Martin P. Rosendale, Chief Executive Officer of Cytomedix, stated, "We are delighted that the CCTRN has chosen to collaborate with Cytomedix on this study. Our February acquisition of Aldagen and the Bright Cell technology has positioned us well to play a leading role in investigating promising clinical paths in regenerative medicine where there exists significant unmet medical need. We look forward to supplying a highly differentiated personalized cell therapy product to the participating CCTRN centers involved with this important PAD indication. Intermittent claudication is a serious consequence of arteriosclerosis which, if left untreated, will likely progress to pain at rest and possibly open wounds. Our experience with the AutoloGel product and the clinical treatment of lower extremity wounds resulting from CLI has provided us with a full appreciation of the difficult clinical outcomes associated with this compromised patient population. We are hopeful that improvements in lower leg blood flow will lead to increased peak walking time which has been accepted as an FDA approvable endpoint in pivotal Phase 3 trials in IC."

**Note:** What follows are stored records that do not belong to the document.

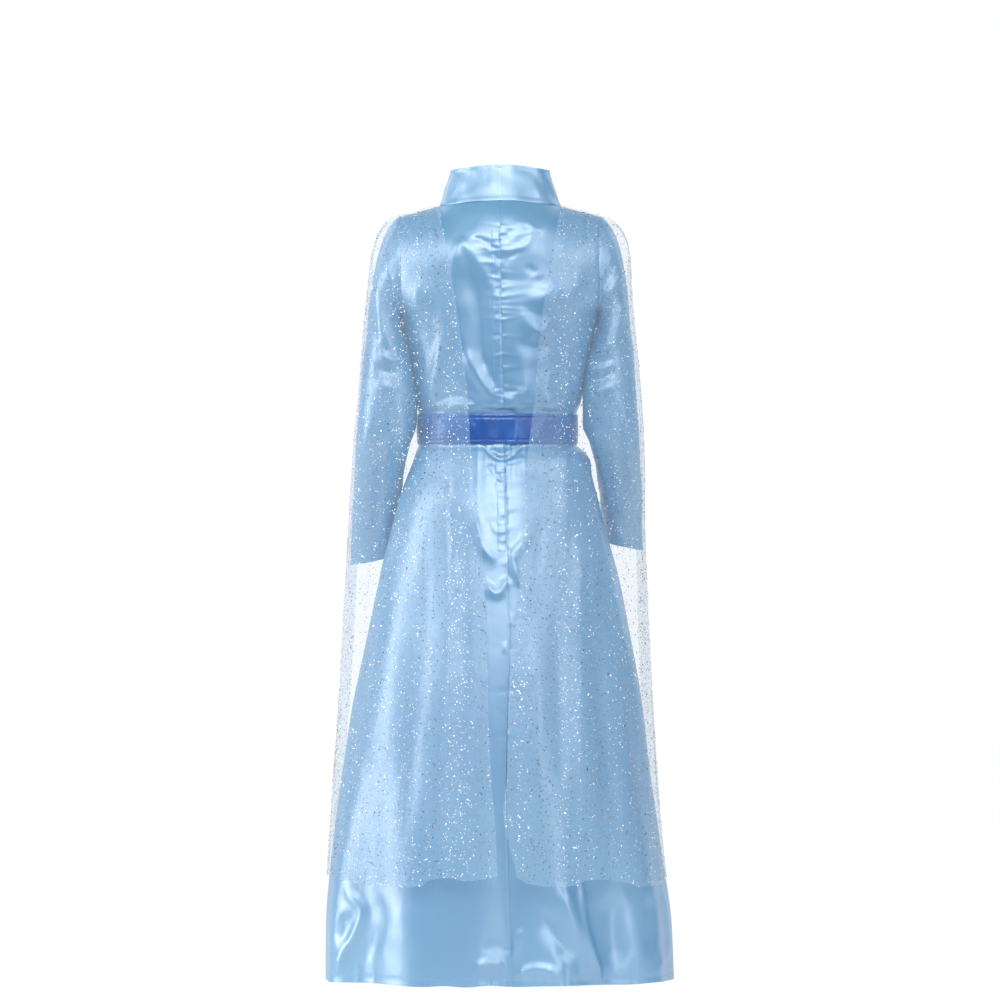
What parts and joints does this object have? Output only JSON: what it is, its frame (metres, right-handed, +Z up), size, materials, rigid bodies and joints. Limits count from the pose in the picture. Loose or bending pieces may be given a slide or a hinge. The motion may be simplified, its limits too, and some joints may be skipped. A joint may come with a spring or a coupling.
{
  "type": "princess costume dress",
  "caption": "Child's long pale-blue satin costume dress with a stand collar, long sleeves, a royal-blue belt and sheer glitter cape panels, in its worn shape",
  "frame": {"origin": "middle of the neck opening at shoulder height, where the wearer's shoulders carry the dress", "axes": "+Z up, +Y to the wearer's front, +X to the wearer's right"},
  "size_m": [0.4845, 0.4276, 1.1281],
  "materials": {
    "satin": "smooth glossy satin",
    "belt_satin": "smooth satin, topstitched",
    "sheer_glitter": "sheer net with glitter",
    "closing_strip": "hook-and-loop tape covered in satin"
  },
  "bodies": {
    "root": {"bodice_front": "satin", "bodice_back_left": "satin", "bodice_back_right": "satin", "collar": "satin", "sleeve_left": "satin", "sleeve_right": "satin", "skirt_front": "satin", "skirt_back_left": "satin", "skirt_back_right": "satin", "belt": "belt_satin", "placket_bodice": "closing_strip", "placket_skirt": "closing_strip", "cape_left": "sheer_glitter", "cape_right": "sheer_glitter"}
  },
  "joints": []
}
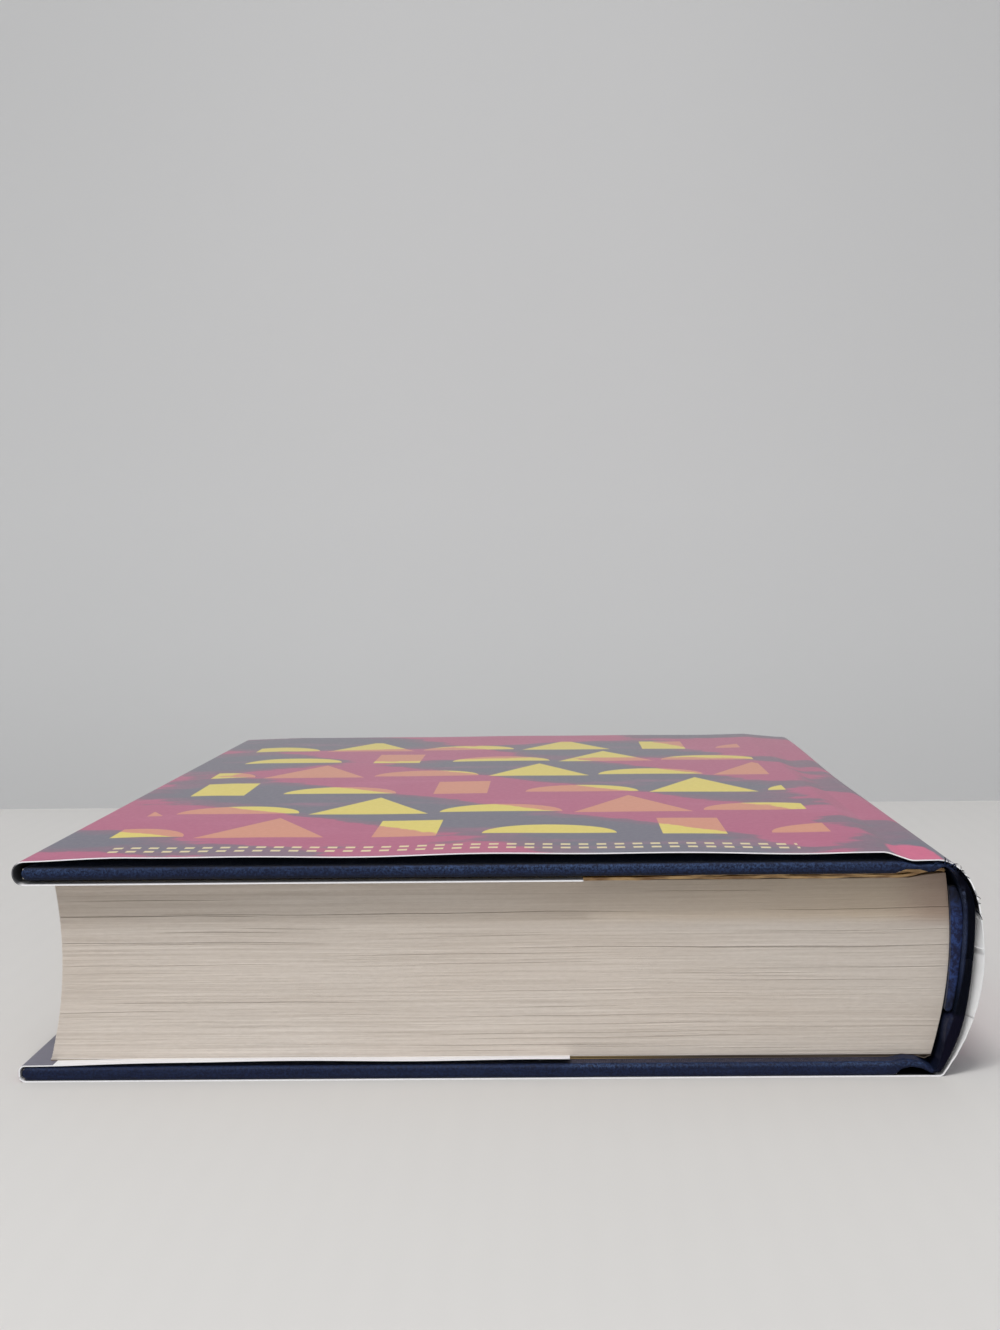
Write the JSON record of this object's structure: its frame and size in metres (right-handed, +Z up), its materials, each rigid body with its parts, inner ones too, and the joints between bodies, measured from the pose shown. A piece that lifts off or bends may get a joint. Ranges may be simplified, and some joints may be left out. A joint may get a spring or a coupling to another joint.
{
  "type": "hardcover book",
  "caption": "Closed case-bound book in a paper jacket, with boards, cloth, endpapers, headbands and covers that open.",
  "frame": {"origin": "under the middle of the closed book, on the surface that its back cover lies on", "axes": "+Z up through the front cover, +X towards the spine, +Y from head to tail"},
  "size_m": [0.163, 0.236, 0.038],
  "materials": {
    "page_paper": "matte uncoated",
    "endpaper": "matte, dyed ochre",
    "gauze": "open weave, glued",
    "lining_paper": "matte kraft",
    "band_cotton": "woven, matte",
    "spine_card": "matte",
    "binders_board": "matte",
    "book_cloth": "fine weave, matte",
    "jacket_paper": "satin coated, printed outside, white inside"
  },
  "bodies": {
    "book_block": {"text_block": "page_paper", "front_flyleaf": "endpaper", "back_flyleaf": "endpaper", "spine_mull": "gauze", "spine_lining": "lining_paper", "headband": "band_cotton", "tailband": "band_cotton", "spine_inlay": "spine_card", "cover_cloth_spine": "book_cloth", "jacket_spine": "jacket_paper"},
    "front_cover": {"front_board": "binders_board", "cover_cloth_front": "book_cloth", "front_pastedown": "endpaper", "jacket_front": "jacket_paper"},
    "back_cover": {"back_board": "binders_board", "cover_cloth_back": "book_cloth", "back_pastedown": "endpaper", "jacket_back": "jacket_paper"}
  },
  "joints": [
    {"name": "front_cover_hinge", "type": "hinge", "parent": "book_block", "child": "front_cover", "pos_m": [0.0748, 0, 0.03665], "axis": [0, 1, 0], "range_deg": [0, 175]},
    {"name": "back_cover_hinge", "type": "hinge", "parent": "book_block", "child": "back_cover", "pos_m": [0.074, 0, 0.00145], "axis": [0, -1, 0], "range_deg": [0, 175]}
  ]
}
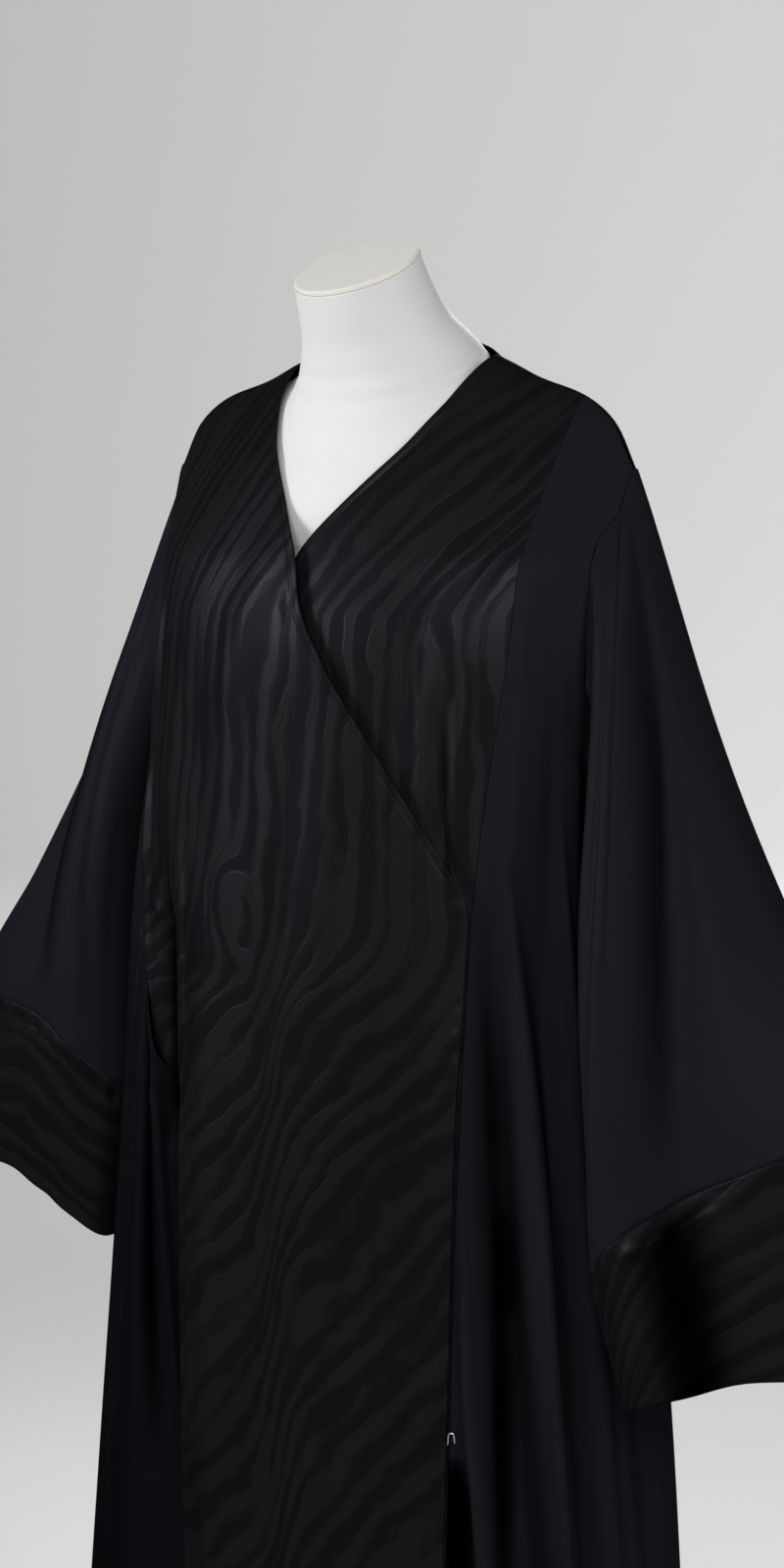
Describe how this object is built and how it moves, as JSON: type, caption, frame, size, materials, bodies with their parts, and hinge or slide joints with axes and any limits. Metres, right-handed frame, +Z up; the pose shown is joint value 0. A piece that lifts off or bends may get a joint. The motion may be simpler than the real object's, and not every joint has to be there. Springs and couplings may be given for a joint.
{
  "type": "wrap abaya cloak on a dress form",
  "caption": "Floor-length black wrap abaya with deep bell sleeves and striped satin fronts and cuffs, hung on a limbless white dress form with a round stand.",
  "frame": {"origin": "centre of the stand base's underside, on the floor", "axes": "+Z up; the wearer would face -Y, so the wearer's left is +X"},
  "size_m": [1.1136, 0.4178, 1.5263],
  "materials": {
    "jacquard": "satin stripe on a matte ground",
    "crepe": "matte crepe",
    "form_cloth": "matte white jersey",
    "cap_card": "matte cream",
    "steel": "satin"
  },
  "bodies": {
    "root": {"front_right": "jacquard", "front_left": "jacquard", "cuff_right": "jacquard", "cuff_left": "jacquard", "side_front_right": "crepe", "side_front_left": "crepe", "back": "crepe", "sleeve_right": "crepe", "sleeve_left": "crepe", "hook": "steel", "form_torso": "form_cloth", "neck_cap": "cap_card", "pole": "steel", "stand_base": "steel"}
  },
  "joints": []
}
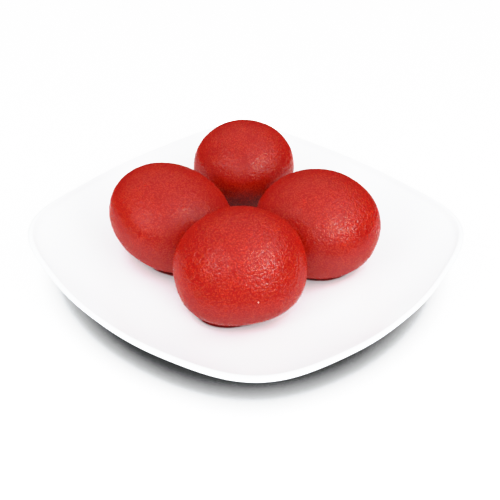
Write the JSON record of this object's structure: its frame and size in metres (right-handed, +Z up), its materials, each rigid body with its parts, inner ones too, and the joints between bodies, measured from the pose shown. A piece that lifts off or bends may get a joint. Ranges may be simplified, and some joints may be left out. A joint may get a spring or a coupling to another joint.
{
  "type": "plate of gulab jamun",
  "caption": "Soft red syrup-soaked milk-dough balls lying together on a shallow white rounded-square coupe plate.",
  "frame": {"origin": "centre of the plate's foot, on the surface that the plate stands on", "axes": "+Z up; the plate's corners point along X and Y; the front ball is at -Y"},
  "size_m": [0.1614, 0.1614, 0.0467],
  "materials": {
    "porcelain": "white glazed porcelain, smooth and glossy",
    "soaked_dough": null
  },
  "bodies": {
    "root": {"plate": "porcelain", "jamun_front": "soaked_dough", "jamun_left": "soaked_dough", "jamun_right": "soaked_dough", "jamun_back": "soaked_dough"}
  },
  "joints": []
}
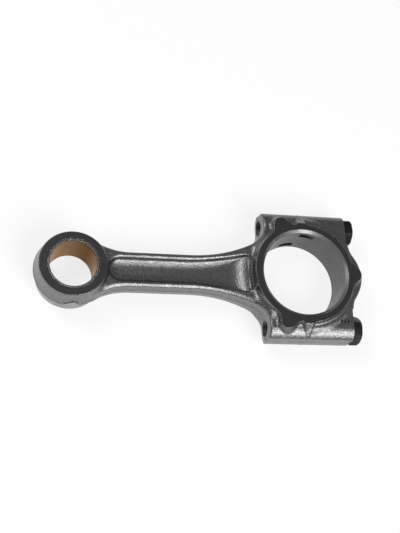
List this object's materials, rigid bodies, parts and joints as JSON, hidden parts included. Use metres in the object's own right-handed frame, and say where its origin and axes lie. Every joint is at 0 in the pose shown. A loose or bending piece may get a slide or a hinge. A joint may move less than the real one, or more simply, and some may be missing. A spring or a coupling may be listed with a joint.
{
  "type": "connecting rod",
  "caption": "Connecting rod for a small diesel engine: forged I-section rod with bolted big-end cap, two cap screws and a bronze small-end bush.",
  "frame": {"origin": "below the middle of the rod, on the surface that the big end lies on", "axes": "+X along the rod from the small end to the bearing cap, +Y across the two cap screws, +Z along both bores"},
  "size_m": [0.2466, 0.101, 0.0328],
  "materials": {
    "rod_forging": "shot-blasted drop forging with dark ground faces",
    "cap_forging": "shot-blasted drop forging with dark ground faces",
    "bronze": "fine-bored bronze, slightly tarnished",
    "black_steel": "black oxide, oiled",
    "dowel_steel": "ground"
  },
  "bodies": {
    "root": {"rod_body": "rod_forging", "bearing_cap": "cap_forging", "small_end_bush": "bronze", "cap_bolt_left": "black_steel", "cap_bolt_right": "black_steel", "ring_dowel_left": "dowel_steel", "ring_dowel_right": "dowel_steel"}
  },
  "joints": []
}
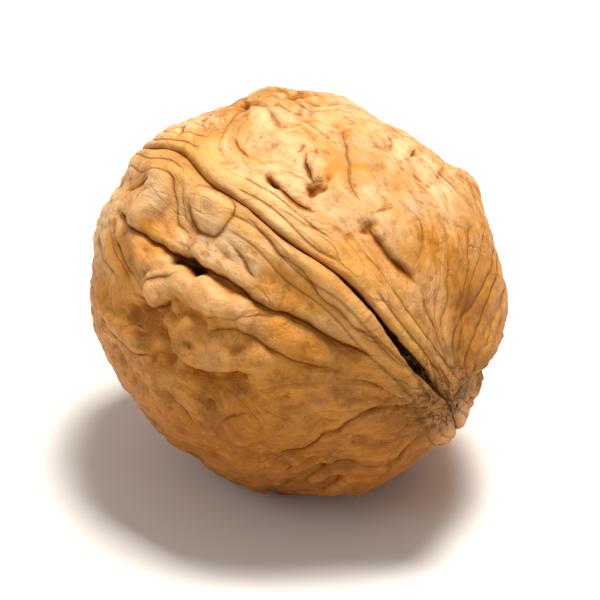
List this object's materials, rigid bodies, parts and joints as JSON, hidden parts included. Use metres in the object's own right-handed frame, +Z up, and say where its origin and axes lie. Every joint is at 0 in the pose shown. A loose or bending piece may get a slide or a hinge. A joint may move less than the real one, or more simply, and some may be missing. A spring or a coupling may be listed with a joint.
{
  "type": "walnut",
  "caption": "Whole walnut in its furrowed shell, with a raised seam and a pointed tip, lying on its side on a small flat spot.",
  "frame": {"origin": "centre of the bounding box in X and Y, at the flat spot that the nut rests on", "axes": "+X along the nut towards its pointed tip, +Z up from the surface it rests on"},
  "size_m": [0.0423, 0.0358, 0.0346],
  "materials": {
    "shell": "dry satin shell, tan with dark brown furrows"
  },
  "bodies": {
    "root": {"walnut": "shell"}
  },
  "joints": []
}
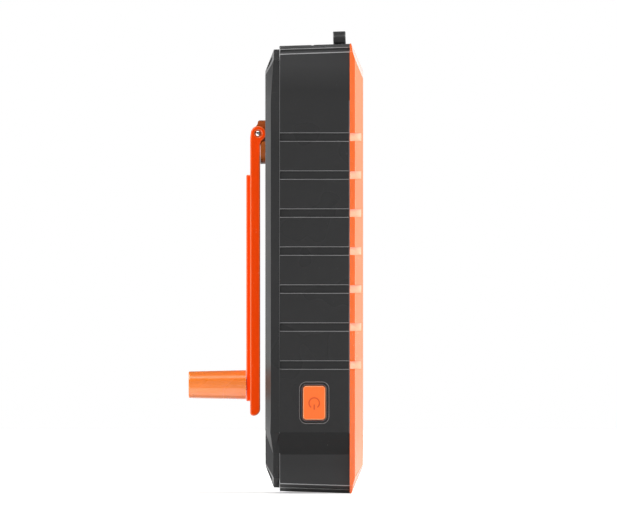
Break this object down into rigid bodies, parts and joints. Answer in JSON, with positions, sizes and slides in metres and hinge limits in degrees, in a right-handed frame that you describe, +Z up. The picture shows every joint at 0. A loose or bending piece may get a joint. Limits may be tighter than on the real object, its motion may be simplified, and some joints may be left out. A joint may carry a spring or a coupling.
{
  "type": "hand crank solar power bank",
  "caption": "Black power bank with an orange front frame round a solar panel, cross grooves on its sides, an orange power button and a folding orange hand crank on its back.",
  "frame": {"origin": "on the slanted base face, midway between the sides and midway between front and back", "axes": "+Z up along the housing, -Y out of the solar face, +Y out of the crank face, -X out of the side with the power button"},
  "size_m": [0.0803, 0.0624, 0.1649],
  "materials": {
    "black_plastic": "fine matt moulded plastic",
    "frame_orange": "satin moulded plastic",
    "crank_orange": "satin moulded plastic",
    "knob_orange": "smooth moulded plastic",
    "button_orange": "soft satin rubber",
    "black_rubber": "matt rubber",
    "steel": "polished",
    "plated_steel": "zinc plated",
    "brass": "turned",
    "clear_cover": "clear",
    "solar_cell": "dark blue, thin silver lines",
    "circuit_board": "green lacquer",
    "black_chip": "moulded",
    "light_guide": "milky",
    "gear_plastic": "moulded acetal",
    "cell_foil": "satin foil",
    "adhesive_tape": "foam tape",
    "foam": "closed-cell foam",
    "copper_wire": "enamelled",
    "iron_core": "stacked sheet"
  },
  "bodies": {
    "housing": {"front_frame": "frame_orange", "panel_cover": "clear_cover", "solar_cells": "solar_cell", "panel_board": "circuit_board", "panel_gasket": "black_rubber", "indicator_lights": "light_guide", "indicator_board": "circuit_board", "mid_shell": "black_plastic", "case_seal": "black_rubber", "back_cover": "black_plastic", "case_screws": "plated_steel", "hub_bush": "brass", "gear_plate": "plated_steel", "plate_screws": "plated_steel", "idler_shaft": "steel", "generator_can": "plated_steel", "generator_lid": "black_chip", "stator_core": "iron_core", "stator_coils": "copper_wire", "battery_front": "cell_foil", "battery_rear": "cell_foil", "battery_tapes": "adhesive_tape", "battery_foam": "foam", "main_board": "circuit_board", "board_screws": "plated_steel", "usb_shell": "plated_steel", "usb_tongue": "black_chip", "charge_socket": "plated_steel", "board_chips": "black_chip", "board_coil": "iron_core", "switch_board": "circuit_board", "tact_switch": "plated_steel", "cover_pin": "steel"},
    "port_cover": {"port_cover": "black_rubber"},
    "power_button": {"power_button": "button_orange", "switch_plunger": "black_plastic"},
    "crank": {"crank_hub": "crank_orange", "hub_shaft": "steel", "main_gear": "gear_plastic", "hub_clip": "plated_steel"},
    "crank_arm": {"crank_arm": "crank_orange", "crank_pin": "steel", "knob_axle": "steel", "knob_clip": "plated_steel"},
    "knob": {"knob": "knob_orange", "knob_cap": "knob_orange"},
    "idler": {"idler_gear": "gear_plastic"},
    "rotor": {"rotor_shaft": "steel", "rotor_magnet": "iron_core", "rotor_pinion": "brass"}
  },
  "joints": [
    {"name": "crank_spin", "type": "hinge", "parent": "housing", "child": "crank", "pos_m": [0, 0.0174, 0.1248], "axis": [0, 1, 0], "continuous": true},
    {"name": "crank_fold", "type": "hinge", "parent": "crank", "child": "crank_arm", "pos_m": [0, 0.01995, 0.12775], "axis": [1, 0, 0], "range_deg": [0, 165]},
    {"name": "knob_spin", "type": "hinge", "parent": "crank_arm", "child": "knob", "pos_m": [0, 0.0344, 0.0381], "axis": [0, 1, 0], "continuous": true},
    {"name": "idler_spin", "type": "hinge", "parent": "housing", "child": "idler", "pos_m": [0.02, 0.008, 0.1248], "axis": [0, 1, 0], "continuous": true},
    {"name": "rotor_spin", "type": "hinge", "parent": "housing", "child": "rotor", "pos_m": [0.01222, 0, 0.14148], "axis": [0, 1, 0], "continuous": true},
    {"name": "power_button_press", "type": "slide", "parent": "housing", "child": "power_button", "axis": [1, 0, 0], "range_m": [0, 0.0007], "stiffness_N_per_m": 400, "springref_m": -0.001},
    {"name": "port_cover_hinge", "type": "hinge", "parent": "housing", "child": "port_cover", "pos_m": [-0.0146, -0.00022, 0.15851], "axis": [-1, 0, 0], "range_deg": [0, 100]}
  ],
  "couplings": [
    {"joint": "idler_spin", "follows": "crank_spin", "ratio": -4},
    {"joint": "rotor_spin", "follows": "crank_spin", "ratio": 14.4}
  ]
}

"This is the first randomized clinical trial to look at the benefits of autologous stem cell therapy in PAD patients with IC. It will collect important mechanistic and clinical information on the efficacy and safety of the direct injection of Bright Cells into these patients. It will also evaluate the utility of advanced imaging endpoints that could be used in the future to further understand the impact of novel therapies in this patient population," added Lem Moyé, M.D., Ph.D., professor of biostatistics at the University of Texas School of Public Health, Houston, and co-author of the study protocol.
PAD is a major unmet medical need affecting approximately 8 to 10 million patients in the U.S. IC is a significant subset of the PAD population and is characterized by pain in the lower legs while in motion that resolves upon rest. Critical limb ischemia (CLI) is the advanced form of PAD, and is associated with poor clinical outcomes and increased morbidity. An important goal of medical intervention is to attempt to prevent the progression of patients from IC to CLI. This clinical study builds on the strong data showing increased blood flow and improved clinical status from Cytomedix's previous Phase 1/2 study of ALD-301 in CLI published last year ("A Randomized, Controlled Study of Autologous Therapy with Bone Marrow-Derived Aldehyde Dehydrogenase Bright Cells in Patients with Critical Limb Ischemia" Catheterization and Cardiovascular Interventions 2011). In the PACE study, ALD-301 will be delivered in the same manner, via direct, intramuscular injection in a grid pattern of the affected lower limb. Cytomedix will be responsible for manufacturing ALD-301 for the clinical trial and will have certain rights to data generated during the trial.
About ALD-301/ALDH Bright Cells
ALD-301 is a population of autologous pluripotent stem cells isolated from the patients' bone marrow using Cytomedix' proprietary Bright Cell technology. These adult stem cells express high levels of the enzyme ALDH, an indicator of biological activity in heterogeneous early stage stem cells. Preclinical research suggests that ALD-301 may promote the repair of ischemic tissue damage by producing signaling molecules that are involved in cell recruitment, cell adhesion, and angiogenesis.